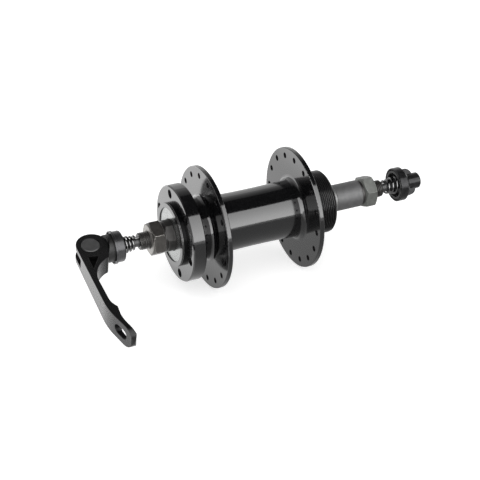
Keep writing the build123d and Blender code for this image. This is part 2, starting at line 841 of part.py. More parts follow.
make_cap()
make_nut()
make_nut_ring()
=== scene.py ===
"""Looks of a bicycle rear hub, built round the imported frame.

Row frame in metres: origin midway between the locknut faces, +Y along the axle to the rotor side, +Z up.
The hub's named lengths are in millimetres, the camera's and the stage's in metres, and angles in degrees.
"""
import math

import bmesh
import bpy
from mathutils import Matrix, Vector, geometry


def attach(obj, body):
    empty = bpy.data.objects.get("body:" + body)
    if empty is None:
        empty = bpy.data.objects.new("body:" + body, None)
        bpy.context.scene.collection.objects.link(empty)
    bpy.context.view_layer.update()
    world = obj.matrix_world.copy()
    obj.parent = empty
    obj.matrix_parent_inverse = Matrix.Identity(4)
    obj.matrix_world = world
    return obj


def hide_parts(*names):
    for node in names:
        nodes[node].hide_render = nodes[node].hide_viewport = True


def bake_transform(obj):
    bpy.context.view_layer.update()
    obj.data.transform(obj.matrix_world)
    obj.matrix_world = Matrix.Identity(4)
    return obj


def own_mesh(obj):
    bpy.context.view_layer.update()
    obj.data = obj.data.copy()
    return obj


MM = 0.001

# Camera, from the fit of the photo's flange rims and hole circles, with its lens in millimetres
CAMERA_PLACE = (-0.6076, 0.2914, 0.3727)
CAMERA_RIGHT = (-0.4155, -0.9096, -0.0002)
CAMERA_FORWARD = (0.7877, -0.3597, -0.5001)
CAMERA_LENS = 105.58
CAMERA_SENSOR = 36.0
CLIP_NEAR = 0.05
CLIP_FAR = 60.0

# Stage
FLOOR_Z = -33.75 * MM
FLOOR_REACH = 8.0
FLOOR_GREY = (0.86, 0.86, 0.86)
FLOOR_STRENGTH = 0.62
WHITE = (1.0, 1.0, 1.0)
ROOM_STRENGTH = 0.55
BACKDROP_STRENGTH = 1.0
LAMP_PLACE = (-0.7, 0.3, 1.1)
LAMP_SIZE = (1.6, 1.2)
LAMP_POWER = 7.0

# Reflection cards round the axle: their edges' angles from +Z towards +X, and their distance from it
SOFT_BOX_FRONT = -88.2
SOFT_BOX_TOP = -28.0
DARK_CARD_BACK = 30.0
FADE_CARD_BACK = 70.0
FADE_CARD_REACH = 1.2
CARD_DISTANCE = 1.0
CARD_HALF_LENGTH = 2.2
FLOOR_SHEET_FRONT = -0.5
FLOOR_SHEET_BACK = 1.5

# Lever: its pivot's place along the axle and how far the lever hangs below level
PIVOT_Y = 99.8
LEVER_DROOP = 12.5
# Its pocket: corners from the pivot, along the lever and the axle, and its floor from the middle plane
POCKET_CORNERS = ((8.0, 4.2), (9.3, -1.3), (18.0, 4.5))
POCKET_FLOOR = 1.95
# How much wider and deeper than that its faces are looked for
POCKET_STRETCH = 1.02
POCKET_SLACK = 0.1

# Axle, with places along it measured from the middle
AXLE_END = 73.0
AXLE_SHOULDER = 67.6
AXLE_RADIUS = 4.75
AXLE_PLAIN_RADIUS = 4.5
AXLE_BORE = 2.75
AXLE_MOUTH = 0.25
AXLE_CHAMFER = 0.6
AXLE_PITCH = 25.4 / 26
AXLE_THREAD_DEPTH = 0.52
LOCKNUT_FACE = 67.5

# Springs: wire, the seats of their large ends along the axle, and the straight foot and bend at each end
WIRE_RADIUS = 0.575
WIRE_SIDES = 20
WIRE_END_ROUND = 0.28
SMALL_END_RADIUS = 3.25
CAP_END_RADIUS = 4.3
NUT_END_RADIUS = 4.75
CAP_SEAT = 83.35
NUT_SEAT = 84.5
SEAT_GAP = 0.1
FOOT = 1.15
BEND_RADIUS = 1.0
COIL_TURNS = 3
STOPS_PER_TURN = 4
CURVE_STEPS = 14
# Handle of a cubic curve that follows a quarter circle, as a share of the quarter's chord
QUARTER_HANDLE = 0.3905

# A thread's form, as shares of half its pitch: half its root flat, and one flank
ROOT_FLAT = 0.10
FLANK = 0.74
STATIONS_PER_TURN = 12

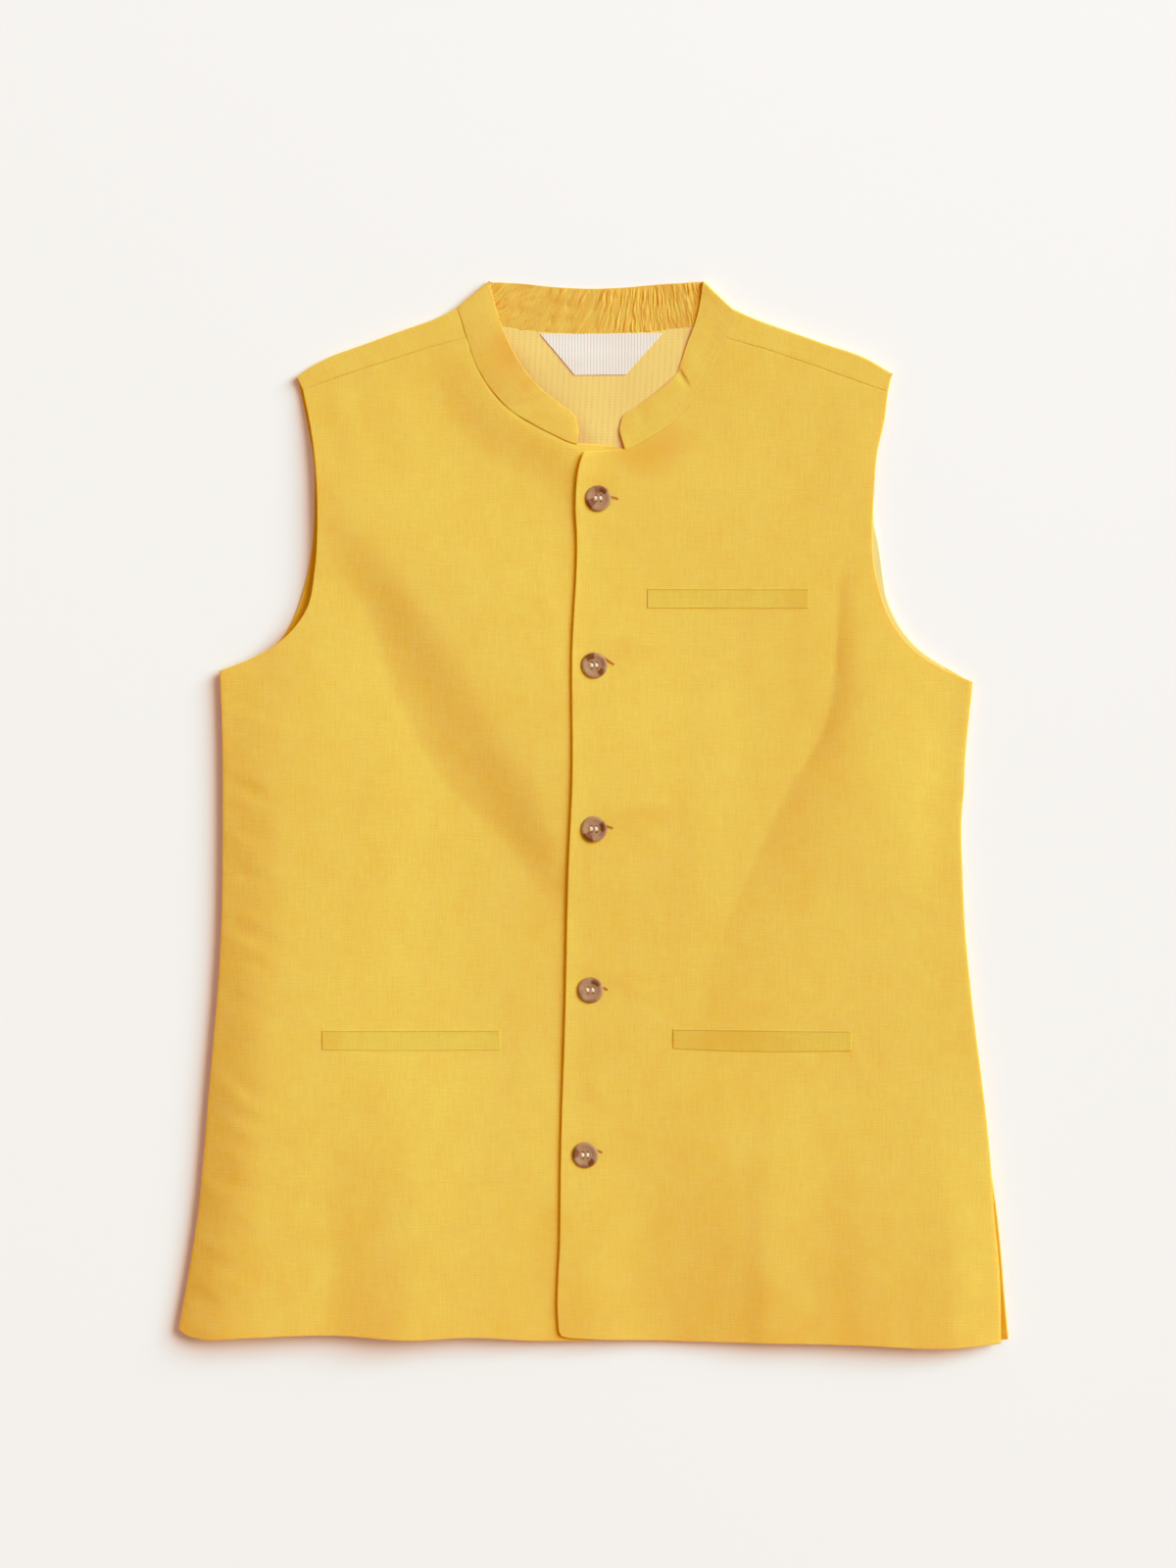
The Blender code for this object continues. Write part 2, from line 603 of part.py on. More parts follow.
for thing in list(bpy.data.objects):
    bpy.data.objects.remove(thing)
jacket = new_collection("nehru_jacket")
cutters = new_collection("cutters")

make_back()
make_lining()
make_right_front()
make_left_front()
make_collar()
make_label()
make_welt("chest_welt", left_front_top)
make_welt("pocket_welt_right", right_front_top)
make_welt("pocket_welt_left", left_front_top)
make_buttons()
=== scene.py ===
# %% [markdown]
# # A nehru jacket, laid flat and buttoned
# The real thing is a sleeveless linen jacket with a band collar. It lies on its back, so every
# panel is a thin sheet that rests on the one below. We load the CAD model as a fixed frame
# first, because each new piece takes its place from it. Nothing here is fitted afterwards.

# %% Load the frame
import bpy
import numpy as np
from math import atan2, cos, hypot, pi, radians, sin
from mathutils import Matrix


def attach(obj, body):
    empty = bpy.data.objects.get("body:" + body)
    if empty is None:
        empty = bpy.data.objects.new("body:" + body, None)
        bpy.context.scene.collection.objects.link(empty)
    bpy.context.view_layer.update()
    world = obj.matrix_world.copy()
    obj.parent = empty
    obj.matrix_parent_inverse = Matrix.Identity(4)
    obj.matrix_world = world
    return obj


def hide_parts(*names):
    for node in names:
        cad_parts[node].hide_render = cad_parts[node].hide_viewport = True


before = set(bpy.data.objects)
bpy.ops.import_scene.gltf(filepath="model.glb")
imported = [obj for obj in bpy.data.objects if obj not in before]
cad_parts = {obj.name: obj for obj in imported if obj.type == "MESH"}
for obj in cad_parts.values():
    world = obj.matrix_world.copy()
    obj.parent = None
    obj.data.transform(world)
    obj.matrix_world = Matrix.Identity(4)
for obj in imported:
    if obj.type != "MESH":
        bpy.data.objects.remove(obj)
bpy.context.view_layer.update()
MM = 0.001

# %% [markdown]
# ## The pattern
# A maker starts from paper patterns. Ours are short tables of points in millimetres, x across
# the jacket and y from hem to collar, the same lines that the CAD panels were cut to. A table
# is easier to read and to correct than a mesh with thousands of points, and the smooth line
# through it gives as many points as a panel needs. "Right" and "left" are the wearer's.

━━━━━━

**What you have to do**
Of all the entries above, repeat only the lines from the line that has "make_lining()" to the line that has "bpy.data.objects.remove(obj)", both lines included, exactly.

**Solution**
make_lining()
make_right_front()
make_left_front()
make_collar()
make_label()
make_welt("chest_welt", left_front_top)
make_welt("pocket_welt_right", right_front_top)
make_welt("pocket_welt_left", left_front_top)
make_buttons()
=== scene.py ===
# %% [markdown]
# # A nehru jacket, laid flat and buttoned
# The real thing is a sleeveless linen jacket with a band collar. It lies on its back, so every
# panel is a thin sheet that rests on the one below. We load the CAD model as a fixed frame
# first, because each new piece takes its place from it. Nothing here is fitted afterwards.

# %% Load the frame
import bpy
import numpy as np
from math import atan2, cos, hypot, pi, radians, sin
from mathutils import Matrix


def attach(obj, body):
    empty = bpy.data.objects.get("body:" + body)
    if empty is None:
        empty = bpy.data.objects.new("body:" + body, None)
        bpy.context.scene.collection.objects.link(empty)
    bpy.context.view_layer.update()
    world = obj.matrix_world.copy()
    obj.parent = empty
    obj.matrix_parent_inverse = Matrix.Identity(4)
    obj.matrix_world = world
    return obj


def hide_parts(*names):
    for node in names:
        cad_parts[node].hide_render = cad_parts[node].hide_viewport = True


before = set(bpy.data.objects)
bpy.ops.import_scene.gltf(filepath="model.glb")
imported = [obj for obj in bpy.data.objects if obj not in before]
cad_parts = {obj.name: obj for obj in imported if obj.type == "MESH"}
for obj in cad_parts.values():
    world = obj.matrix_world.copy()
    obj.parent = None
    obj.data.transform(world)
    obj.matrix_world = Matrix.Identity(4)
for obj in imported:
    if obj.type != "MESH":
        bpy.data.objects.remove(obj)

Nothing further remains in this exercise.